- [DATA EXCERPT]:
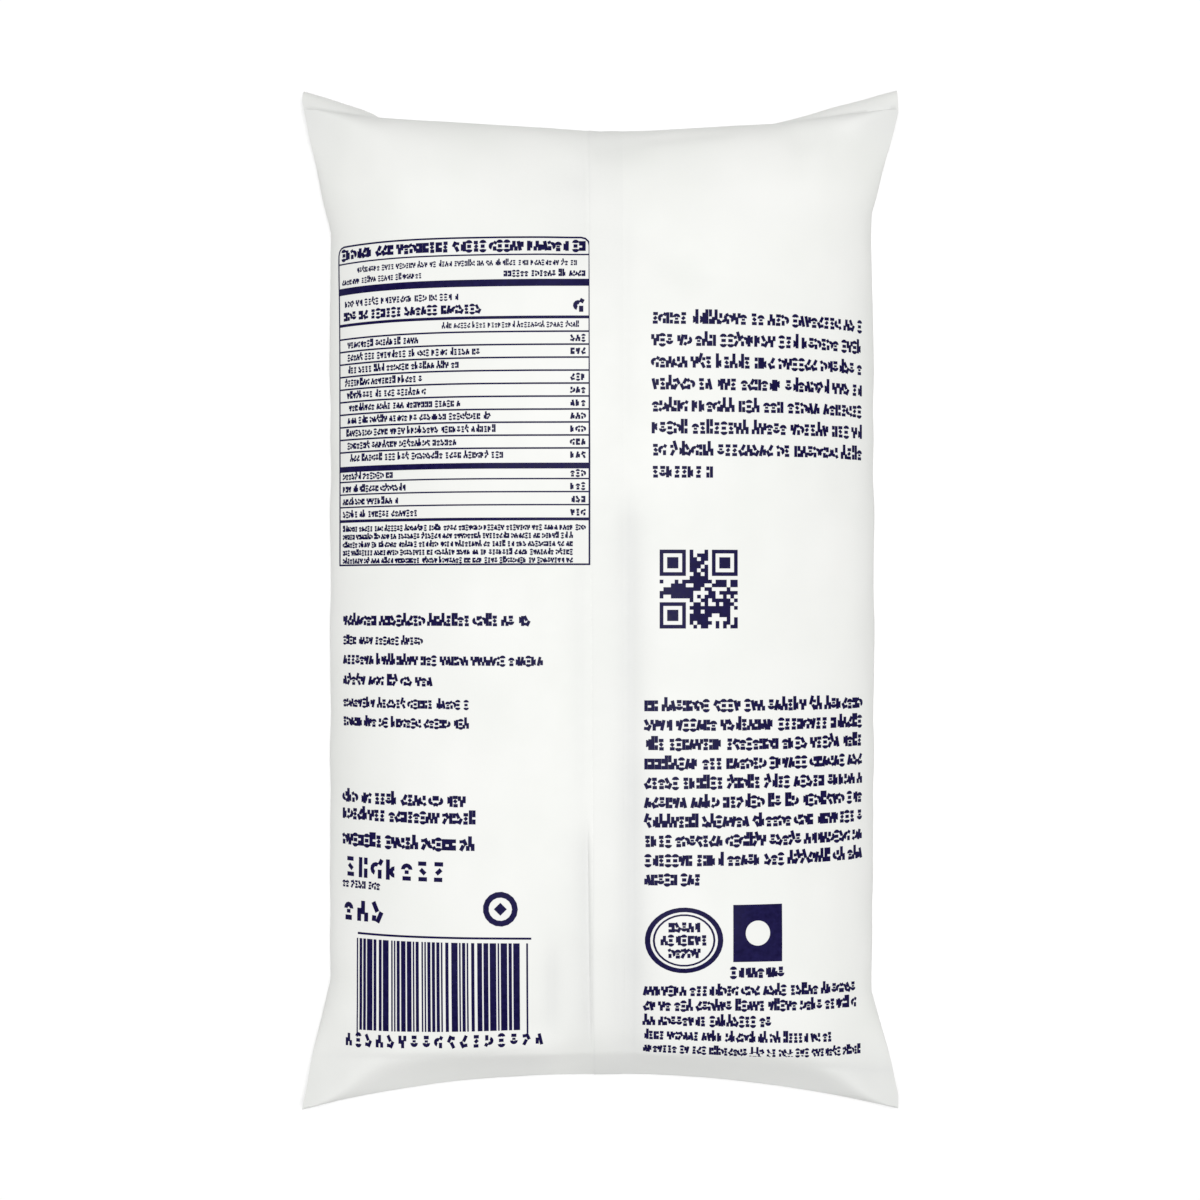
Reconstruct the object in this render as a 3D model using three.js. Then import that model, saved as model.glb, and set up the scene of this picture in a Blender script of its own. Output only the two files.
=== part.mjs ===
// A one kilogram bag of salt: a shut pillow pack of thin plastic film, filled tight, so one solid.
//
// Millimetres, +Z up. The pack lies flat on its front panel, with the back panel and its lengthwise
// seam facing up. +Y runs to the top end and +X to the right of the back panel. The origin is on the
// resting plane, under the middle of the pack.
//
// The film is a tube, laid flat and sealed across both ends. Filling draws the tube in, so the sides
// run straight between four kinks and flare from there to four pointed ears, and each end seal is
// a shallow hollow curve. A seal is a flat fin: it folds down over the end of the pack, and stands
// out only at the ears. The whole skin is one block grid, bent into shape point by point.

import * as THREE from 'three';
import { mergeVertices } from 'three/addons/utils/BufferGeometryUtils.js';

// Driving dimensions of the filled pack.
const EAR_HALF_WIDTH = 72.8;        // half the flat tube, reached at the ears
const BODY_HALF_WIDTH = 66.3;       // half the width between the kinks
const THICKNESS = 33;               // from the resting plane to the crown
const EDGE_HEIGHT = 11.2;           // side folds and end seals above the resting plane
const EAR_LIFT = 1.0;               // how much higher the ears sit
const EAR_SEAL_Y = 120.1;           // where the end seals meet the side folds
const EDGE_THICKNESS = 0.6;         // the fins, and the blunt line of the side folds

// Roundness of the upper panel: its cross-section, and how it rises from the sides and ends.
const SECTION_POWER = 2.5;
const SECTION_ROOT = 1.6;
const CORNER_BLEND = 4.5;

// The front panel is pressed flat by the load and turns up near its edges.
const FOOT_HALF_WIDTH = 57.5;
const FOOT_END_GAP = 11;            // from the flat area to the end seal
const FOOT_TURN = 2.6;              // power of the upturn

// End seal fins.
const FIN_HEIGHT = 9;
const FIN_LEAST_REACH = 1.2;        // how far the folded fin stands out in the middle
const FIN_EAR_REACH = 4.8;          // and at the ears
const SEAL_CURVE = 1.6;             // power of the hollow seal line

// What differs between the two ends.
const TOP_END = {
    sealHollow: 7.0,                // how far the middle of the seal is drawn in
    rise: 5.0,                      // power of the lengthwise profile, higher is blunter
    finOnset: 0.70,                 // from here out to finFull, as shares of the half width,
    finFull: 0.93,                  // the fin comes out from behind the pack
    finPower: 1.1,
    kinkLeft: 89.5,
    kinkRight: 93.7,
    flareLeft: 119.1,
    flareRight: 115.0,
};
const BOTTOM_END = {
    sealHollow: 6.0,
    rise: 4.5,
    finOnset: 0,
    finFull: 1,
    finPower: 2.6,
    kinkLeft: 85.4,
    kinkRight: 89.8,
    flareLeft: 120.1,
    flareRight: 119.6,
};

// Lengthwise seam: a flap folded over to the left, root to the right.
const FLAP_EDGE_X = -1.8;
const FLAP_ROOT_X = 7.9;
const FLAP_RISE = 0.6;
const FLAP_STEP = 0.3;              // width of the step at its free edge and at its root
const FLAP_FADE = 4;                // length over which it merges into the end seals

// Grid.
const SIDE_COLUMNS = 15;            // columns on each side of the flap
const FLAP_COLUMNS = 4;             // its two steps, with two columns between them
const BODY_ROWS = 48;
const FIN_ROWS = 3;
const COLUMN_CROWDING = 0.8;        // how strongly the grid crowds towards the edges
const ROW_CROWDING = 0.75;
const COLUMNS = 2 * SIDE_COLUMNS + FLAP_COLUMNS;
const ROWS = BODY_ROWS + 2 * FIN_ROWS;

const clamp = THREE.MathUtils.clamp;
const lerp = THREE.MathUtils.lerp;
const ramp = (value, from, to) => clamp((value - from) / (to - from), 0, 1);

// An even run from 0 to 1, crowded towards 1.
function crowd(s, strength) {
    return lerp(s, Math.sin(s * Math.PI / 2), strength);
}

// Column positions, as shares of the half width from -1 at the left side fold to 1 at the right.
function columnShares() {
    const left = FLAP_EDGE_X / BODY_HALF_WIDTH;
    const right = FLAP_ROOT_X / BODY_HALF_WIDTH;
    const step = FLAP_STEP / BODY_HALF_WIDTH;
    const shares = [];
    for (let i = SIDE_COLUMNS; i >= 0; i--) {
        shares.push(lerp(left, -1, crowd(i / SIDE_COLUMNS, COLUMN_CROWDING)));
    }
    shares.push(left + step, (left + right) / 2, right - step);
    for (let i = 0; i <= SIDE_COLUMNS; i++) {
        shares.push(lerp(right, 1, crowd(i / SIDE_COLUMNS, COLUMN_CROWDING)));
    }
    return shares;
}

const SHARES = columnShares();

// Distance of the end seal from the middle of the pack, across its width.
function sealDistance(share, end) {
    return EAR_SEAL_Y - end.sealHollow * (1 - Math.abs(share) ** SEAL_CURVE);
}

// Sideways place of a column: straight between the kinks, flared beyond them.
function across(share, y, end) {
    const kink = share < 0 ? end.kinkLeft : end.kinkRight;
    const full = share < 0 ? end.flareLeft : end.flareRight;
    const flare = (EAR_HALF_WIDTH - BODY_HALF_WIDTH) * ramp(Math.abs(y), kink, full);
    return BODY_HALF_WIDTH * share + flare * share ** 3;
}

// Two roundings, one from the sides and one from the ends, meeting softly at the corners.
function blendRoundings(fromSides, fromEnds) {
    if (fromSides <= 0 || fromEnds <= 0) {
        return 0;
    }
    return (fromSides ** -CORNER_BLEND + fromEnds ** -CORNER_BLEND - 1) ** (-1 / CORNER_BLEND);
}

// Height of the upper panel, 0 at its edges and 1 at the crown.
function upperRise(share, along, end) {
    const fromSides = (1 - Math.abs(share) ** SECTION_POWER) ** (1 / SECTION_ROOT);
    const fromEnds = Math.sqrt(1 - Math.abs(along) ** end.rise);
    return blendRoundings(fromSides, fromEnds);
}

// Fall of the lower panel, 0 at its edges and 1 where it is pressed flat.
function lowerFall(share, y, end) {
    const halfWidth = Math.abs(across(Math.sign(share), y, end));
    const footHalfWidth = FOOT_HALF_WIDTH / BODY_HALF_WIDTH * halfWidth;
    const seal = sealDistance(share, end);
    const sideways = ramp(Math.abs(across(share, y, end)), footHalfWidth, halfWidth);
    const endways = ramp(Math.abs(y), seal - FOOT_END_GAP, seal);
    return blendRoundings(1 - sideways ** FOOT_TURN, 1 - endways ** FOOT_TURN);
}

// Relief of the seam flap on the upper panel.
function flapRelief(column, y, share, end) {
    const first = SIDE_COLUMNS + 1;
    const onFlap = column >= first && column < first + FLAP_COLUMNS - 1;
    const fade = ramp(sealDistance(share, end) - Math.abs(y), 0, FLAP_FADE);
    return onFlap ? FLAP_RISE * fade : 0;
}

// A point of the filled part of the pack, on its upper or lower panel.
function bodyPoint(column, along, isUpper) {
    const share = SHARES[column];
    const end = along < 0 ? BOTTOM_END : TOP_END;
    const y = along * sealDistance(share, end);
    const edge = EDGE_HEIGHT + EAR_LIFT * (share * along) ** 2;
    const upperEdge = edge + EDGE_THICKNESS / 2;
    const lowerEdge = edge - EDGE_THICKNESS / 2;
    const upper = lerp(upperEdge, THICKNESS, upperRise(share, along, end));
    const lower = lerp(lowerEdge, 0, lowerFall(share, y, end));
    const z = isUpper ? upper + flapRelief(column, y, share, end) : lower;
    return [across(share, y, end), y, z];
}

// A point of an end fin: it bends down from the seal on a quarter ellipse, to its free edge at turn 1.
function finPoint(column, turn, end, isUpper) {
    const share = SHARES[column];
    const side = Math.abs(share);
    const seal = sealDistance(share, end);
    const outness = ramp(side, end.finOnset, end.finFull) ** end.finPower;
    const reach = lerp(FIN_LEAST_REACH, FIN_EAR_REACH, outness);
    const drop = Math.sqrt(FIN_HEIGHT ** 2 - reach ** 2);
    const angle = turn * Math.PI / 2;
    const outward = drop * Math.sin(angle);
    const upward = reach * Math.cos(angle);
    const offset = (isUpper ? 1 : -1) * EDGE_THICKNESS / 2 / Math.hypot(outward, upward);
    const edge = EDGE_HEIGHT + EAR_LIFT * side ** 2;
    const distance = seal + reach * Math.sin(angle) + offset * outward;
    const z = edge - drop * (1 - Math.cos(angle)) + offset * upward;
    const y = end === TOP_END ? distance : -distance;
    return [across(share, seal, end), y, z];
}

// A point of the whole skin, by its place in the block grid.
function skinPoint(column, row, isUpper) {
    if (row < FIN_ROWS) {
        return finPoint(column, 1 - row / FIN_ROWS, BOTTOM_END, isUpper);
    }
    if (row > ROWS - FIN_ROWS) {
        return finPoint(column, (row - ROWS + FIN_ROWS) / FIN_ROWS, TOP_END, isUpper);
    }
    const even = 2 * (row - FIN_ROWS) / BODY_ROWS - 1;
    return bodyPoint(column, Math.sign(even) * crowd(Math.abs(even), ROW_CROWDING), isUpper);
}

// A block with one cell for each column and row, bent into the pack.
function packGeometry() {
    const block = new THREE.BoxGeometry(COLUMNS, ROWS, 1, COLUMNS, ROWS, 1);
    const position = block.attributes.position;
    for (let i = 0; i < position.count; i++) {
        const column = Math.round(position.getX(i) + COLUMNS / 2);
        const row = Math.round(position.getY(i) + ROWS / 2);
        position.setXYZ(i, ...skinPoint(column, row, position.getZ(i) > 0));
    }
    block.deleteAttribute('normal');
    block.deleteAttribute('uv');
    const geometry = mergeVertices(block);
    geometry.computeVertexNormals();
    return geometry;
}

const film = new THREE.MeshStandardMaterial({ color: 0xf4f4f0, roughness: 0.42, metalness: 0 });
const saltBag = new THREE.Mesh(packGeometry(), film);
saltBag.name = 'salt_bag';

const pack = new THREE.Group();
pack.add(saltBag);

export default pack;
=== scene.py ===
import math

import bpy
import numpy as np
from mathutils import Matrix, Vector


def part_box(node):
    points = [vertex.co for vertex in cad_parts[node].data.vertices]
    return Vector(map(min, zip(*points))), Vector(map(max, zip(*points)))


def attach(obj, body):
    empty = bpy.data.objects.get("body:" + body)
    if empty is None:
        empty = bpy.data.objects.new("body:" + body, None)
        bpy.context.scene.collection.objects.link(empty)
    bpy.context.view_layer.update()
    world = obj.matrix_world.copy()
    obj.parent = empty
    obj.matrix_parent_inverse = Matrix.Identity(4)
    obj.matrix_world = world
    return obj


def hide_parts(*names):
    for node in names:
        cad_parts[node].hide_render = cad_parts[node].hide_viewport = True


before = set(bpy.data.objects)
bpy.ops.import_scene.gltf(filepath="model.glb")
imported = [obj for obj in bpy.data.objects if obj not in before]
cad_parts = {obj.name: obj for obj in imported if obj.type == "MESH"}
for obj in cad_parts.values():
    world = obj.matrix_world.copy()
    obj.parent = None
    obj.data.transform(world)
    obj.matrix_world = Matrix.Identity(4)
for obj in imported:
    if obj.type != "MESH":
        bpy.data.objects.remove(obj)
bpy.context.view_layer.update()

# A filled one kilogram bag of salt: a pillow pack of thin white film, lying on its front panel.
#
# The film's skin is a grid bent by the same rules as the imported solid, but finer, and with the
# dents, puckers and creases of real film. The lengthwise seam is a flap of film laid over it. The
# print is thin ink, cut as small closed slabs that follow the film. Shapes are worked out in
# millimetres, with x to the right, y towards the pack's top end and z up, and meshes are made in
# metres. A share runs from -1 to 1 across the pack, or from 0 to 1 elsewhere.

MM = 0.001
BODY = "root"
NODE = "salt_bag"

# ---------------------------------------------------------------- sizes, in millimetres

_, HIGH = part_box(NODE)
EAR_HALF_WIDTH = HIGH.x / MM
HALF_LENGTH = HIGH.y / MM
FLAP_RISE = 0.6                      # the solid's box is this much higher than the film's crown
THICKNESS = HIGH.z / MM - FLAP_RISE

BODY_HALF_WIDTH = 66.3               # half the width between the kinks
SIDE_WIDTHS = (65.9, 66.4)           # the same, left and right of the seam
BELLY = 0.6                          # how much further out the right side stands half way along
BELLY_HALF_LENGTH = 85.0
SIDE_RIPPLE, SIDE_RIPPLE_LENGTH = 0.25, 17
EDGE_HEIGHT = 11.2                   # side folds and end seals above the resting plane
EAR_LIFT = 1.0                       # how much higher the ears sit
FILM_EDGE = 0.3                      # two layers of film, at the fins
CROWN_SLACK = 0.2                    # how far lumps may rise over the crown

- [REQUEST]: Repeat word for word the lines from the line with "const film = new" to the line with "bpy.context.scene.collection.objects.link(empty)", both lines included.

- [CORRECT RESULT]:
const film = new THREE.MeshStandardMaterial({ color: 0xf4f4f0, roughness: 0.42, metalness: 0 });
const saltBag = new THREE.Mesh(packGeometry(), film);
saltBag.name = 'salt_bag';

const pack = new THREE.Group();
pack.add(saltBag);

export default pack;
=== scene.py ===
import math

import bpy
import numpy as np
from mathutils import Matrix, Vector


def part_box(node):
    points = [vertex.co for vertex in cad_parts[node].data.vertices]
    return Vector(map(min, zip(*points))), Vector(map(max, zip(*points)))


def attach(obj, body):
    empty = bpy.data.objects.get("body:" + body)
    if empty is None:
        empty = bpy.data.objects.new("body:" + body, None)
        bpy.context.scene.collection.objects.link(empty)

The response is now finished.